After making a common parenting joke, a mom faced a human trafficking investigation

Be careful with your Internet jokes, folks. After making a common parenting joke on Twitter, a Mississippi mom found herself in the hellish nightmare of a human trafficking investigation. That’s right, her innocent parenting joke triggered an actual human trafficking investigation.

Alex McDaniel is the Director of Content and Audience Development for Magnolia State Live, a digital news source in Mississippi. Like lots of parents, McDaniel said she’s been quoting her 3-year-old son on Twitter for a while now and cracking jokes about the madness that is parenthood.

“He says the sassiest, smartest, most ridiculous things when I least expect it, and it’s one of my favorite things about him (and parenting, in general),” she wrote on the website. “I’ve written about it a handful of times before and am always so tickled by how many people keep up with our mother-son adventures.”

After recently posting a conversation with her son that was both funny and frustrating (as most conversations with threenagers are), she followed up in the way many exasperated do — by making a funny joke about the trials and tribulations of parenting.

“3yo for sale. $12 OBO (or best offer),” she tweeted.

Seriously, what parent hasn’t, at one point, made a joke like this? Most parents get chuckles in response or a “me too” fist bump of solidarity. Because parenting is hard AF, y’all. Some days, the shit show that is parenting is so bad that humor is the only thing that keeps us sane. We have to laugh to keep from crying.

McDaniel’s joke wasn’t just met with Internet giggles, however; there was also a knock on the door a couple days later by Child Protection Services after an anonymous male tipster reported her for suspected child abuse and human trafficking. Umm…what?

McDaniel was told she needed to get her son out of school, so she retrieved him from preschool — during naptime no less! — so he could be interviewed by CPS.

After a brutal few days, the charges were ultimately dropped thanks to the help of a good attorney, but the impact of what happened isn’t over. Although McDaniel doesn’t blame CPS and acknowledged that they have a difficult job, she’s outraged someone with a personal vendetta against her could use this to harass her family. Though she has no proof, she doesn’t believe this was an innocent misunderstanding.

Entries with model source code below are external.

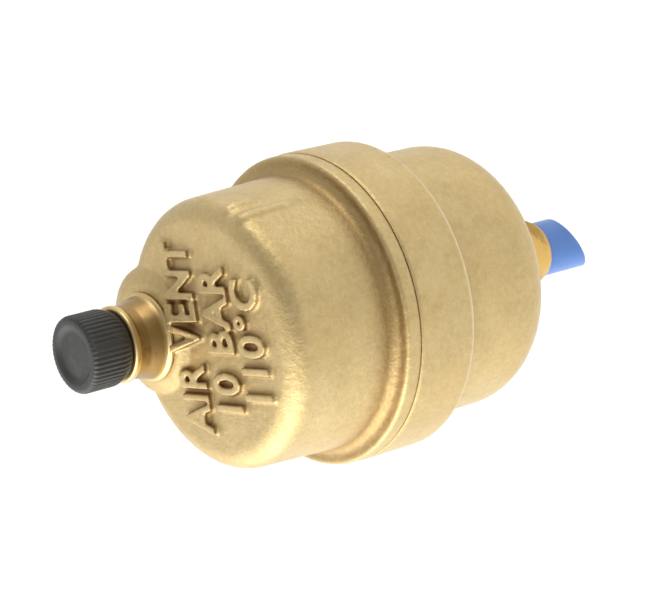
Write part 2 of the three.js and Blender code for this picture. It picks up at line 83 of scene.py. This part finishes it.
def camera_axes():
    """The camera's right, up and backward directions."""
    side = Vector((math.cos(AZIMUTH), math.sin(AZIMUTH), 0))
    back = Vector((
        math.sin(AZIMUTH) * math.cos(ELEVATION),
        -math.cos(AZIMUTH) * math.cos(ELEVATION),
        math.sin(ELEVATION),
    ))
    above = back.cross(side)
    right = math.cos(ROLL) * side + math.sin(ROLL) * above
    up = math.cos(ROLL) * above - math.sin(ROLL) * side
    return right, up, back


RIGHT, UP, BACK = camera_axes()


def make_camera():
    aim = Vector((0, 0, body.top * MM + AIM_ABOVE_RIM))
    place = aim + RIGHT * AIM_RIGHT + UP * AIM_UP + BACK * DISTANCE
    data = bpy.data.cameras.new("camera")
    data.lens = LENS
    data.sensor_width = SENSOR
    camera = bpy.data.objects.new("camera", data)
    turn = Matrix((RIGHT, UP, BACK)).transposed().to_4x4()
    camera.matrix_world = Matrix.Translation(place) @ turn
    bpy.context.collection.objects.link(camera)
    bpy.context.scene.camera = camera
    bpy.context.scene.view_settings.view_transform = "Standard"


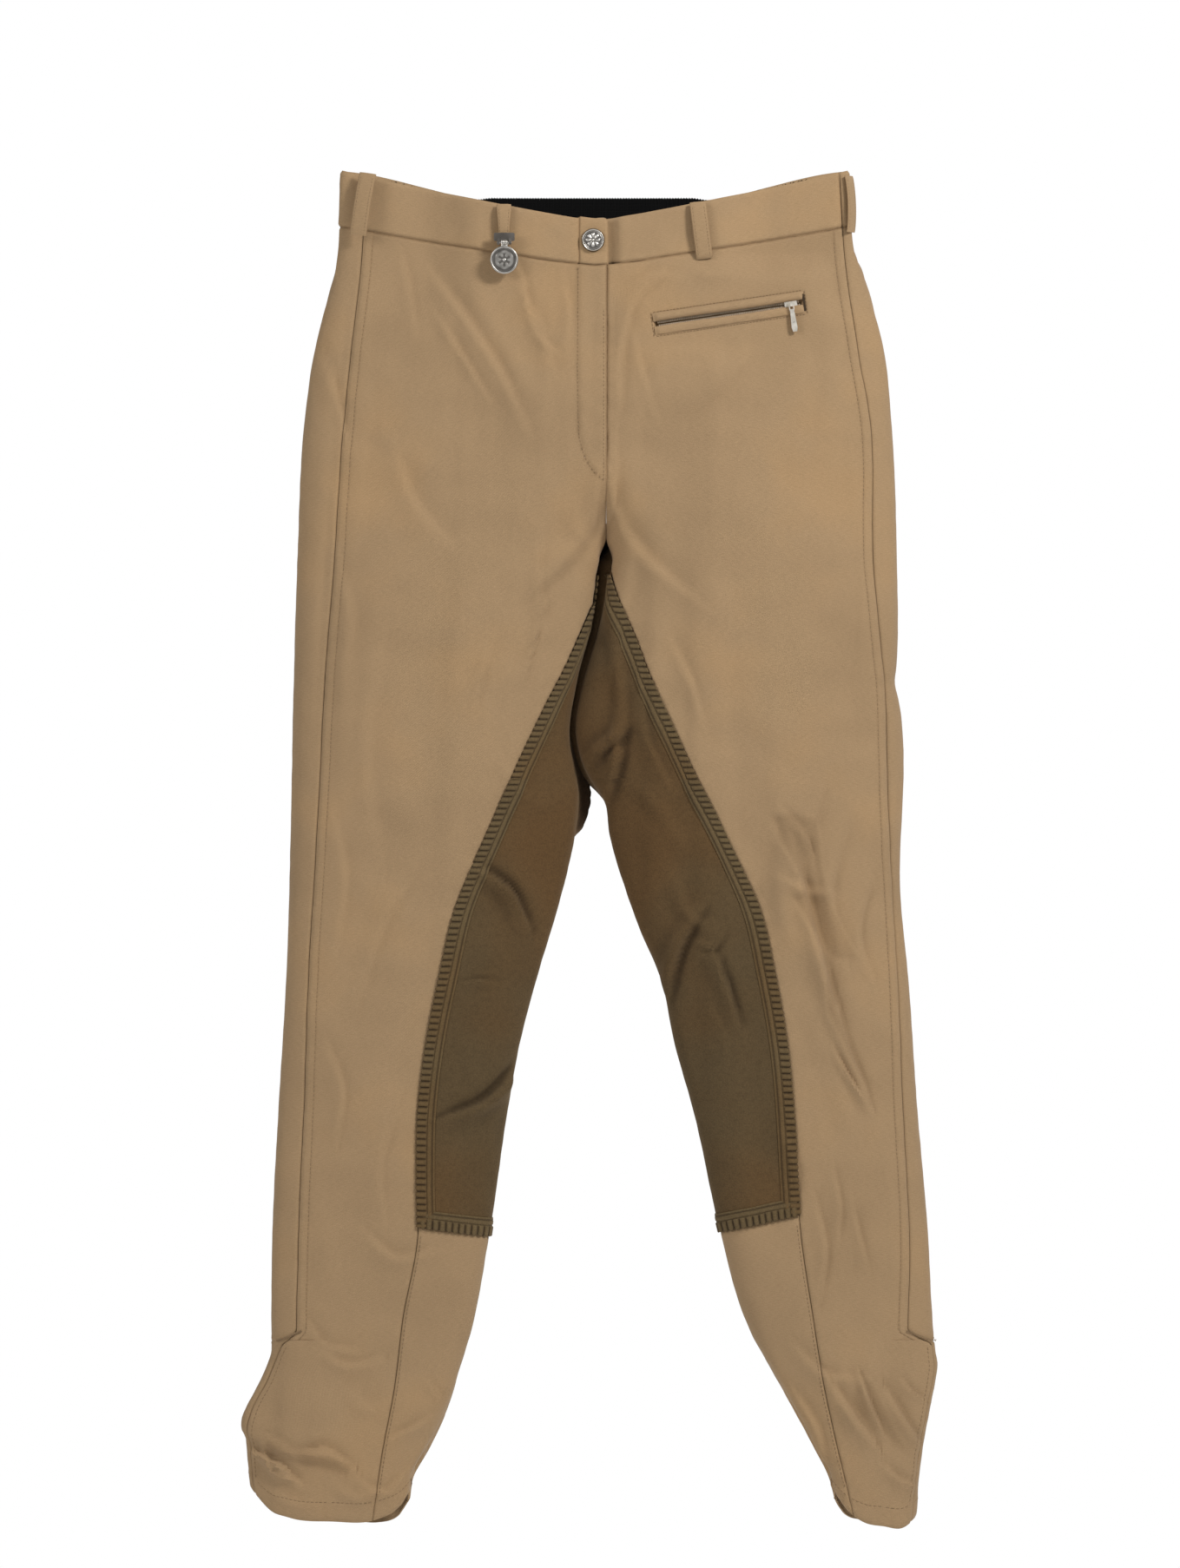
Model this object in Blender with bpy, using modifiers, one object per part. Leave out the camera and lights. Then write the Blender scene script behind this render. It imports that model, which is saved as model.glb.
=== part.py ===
"""Full-seat riding breeches, modelled open and hanging from two clips on the waistband.

Metres, +Z up, front of the garment towards -Y. The origin is the middle of the
garment's bounding box at the height of its lowest hem. right and left are the
wearer's, so right is -X. Sizes are in millimetres.

Each level of the garment is one closed section: a wide one above the crotch,
two leg sections below it. A section runs from the outer fold to the middle,
once along the front and once along the back, and the cloth panels are strips of it.
A level is a height before the sag of the waist and the lift of the hem are added.
"""
import math
from collections import namedtuple

import bmesh
import bpy
import numpy as np
from mathutils import Matrix, Vector

MM = 0.001
SIDES = ("right", "left")
FRONT, BACK = 0, 1

# ---------------------------------------------------------------- dimensions
THICKNESS = {
    "twill": 1.2,
    "suede": 1.4,
    "edging": 0.9,
    "hook": 0.8,
    "elastic": 1.1,
    "lining": 0.8,
}
BAND = 3.0            # waistband, folded and interlined
SEAM_GAP = 0.5        # half of the clearance between two panels
SLIT_GAP = 0.7        # clearance above and below the top of the ankle opening

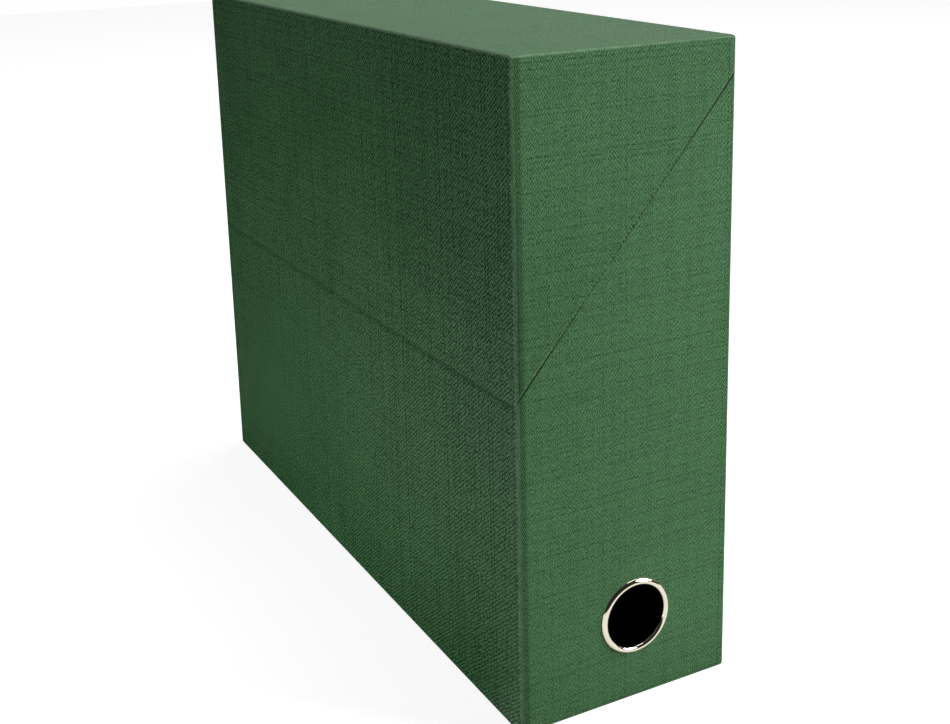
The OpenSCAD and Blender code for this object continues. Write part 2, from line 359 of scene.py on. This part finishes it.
# %% [markdown]
# ## The end panels
# Each end of the box is closed by a separate sheet, glued on after the wrap, so
# a narrow band of the wrap shows round it. The sheet is cut along the seam into
# a case part and a lid part. Its two long edges are pressed in a little, which
# takes a cut beside each of them. Near the top the wrap's turn-in shows through
# as a faint step, which two close cuts make.

# %% End panels
SHEET = 0.6 * MM  # thickness of a panel
SET_BACK = 0.03 * MM  # from the wrap's end to the panel's face
PRESSED = 0.8 * MM  # width of the pressed edges
TURN_IN = 10 * MM  # from the top to the end of the wrap's turn-in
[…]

“What upsets me more is the idea of anyone using an agency designed to protect Mississippi’s most vulnerable children as a weapon to take someone down for no legitimate reason,” she said. “Time and resources that should have been spent on children and families who genuinely need it were instead dedicated to a tweet, and all because someone out there probably got bent out of shape that I don’t see the world the way he does.”

McDaniel questioned whether to share her story with the public, but ultimately decided to do so to help others who might be dealing with similar struggles.

“It is one thing to come after me, a grown adult woman who enthusiastically signed up for a career that comes with a large amount of exposure and criticism,” she wrote. “Coming after my son is utterly despicable.”

Despicable indeed. Because there’s nothing funny about using a CPS investigation to harass an innocent family.